One of the things I didn’t expect the book to bring up for me was the importance of integrating the feminine with the masculine. The feminine, she says, cannot be fully realized in us unless the masculine is also fully realized. The same is true in our culture – if one is kept hidden, the other can never be fully healthy.
And that is where I must turn in my personal inquiry right now. How can I trust the intuitive, wild, passionate feminine dancer, and still embrace my strong, confident masculine warrior? How do I embrace both love AND power?

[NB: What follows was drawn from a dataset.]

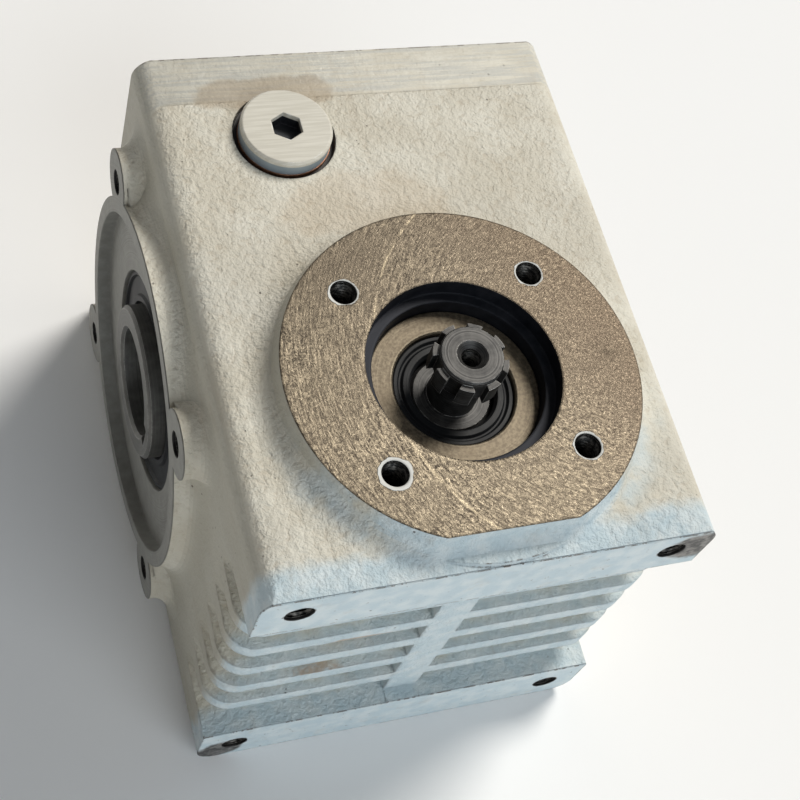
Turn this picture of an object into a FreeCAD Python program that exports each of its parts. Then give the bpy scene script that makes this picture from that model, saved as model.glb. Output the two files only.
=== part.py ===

If I truly believe that the feminine must rise in our culture (and I do), how do I do that with power and courage? How do I heal my wounded heart and convince it that the only way forward is to speak my truth with confidence and power, in the public arena, not just where women gather? How do I stop shrinking back in the face of the patriarchy? How do I serve as a catalyst for real and lasting change instead of letting the shadow diminish my power?
I’m taking heart in the fact that, a few nights ago, I had a dream about a graduation ceremony. The ceremony couldn’t start until my date arrived. He did arrive, and – other than a few other complications that I won’t go into – we were ready to graduate (though the dream ended before the ceremony happened). According to Woodman, everyone who shows up in your dreams is an element of yourself, so I’m taking this dream to mean that I am inviting my masculine in and am almost ready to graduate into something new.
This is not a finished story, it is primarily an inquiry into where I need to go next and how we, as a collective body, who believe that the feminine must rise and take its rightful place alongside the masculine, move forward into the future.
I welcome your thoughts on this. While this is my story, I know that it is a story that many of us share.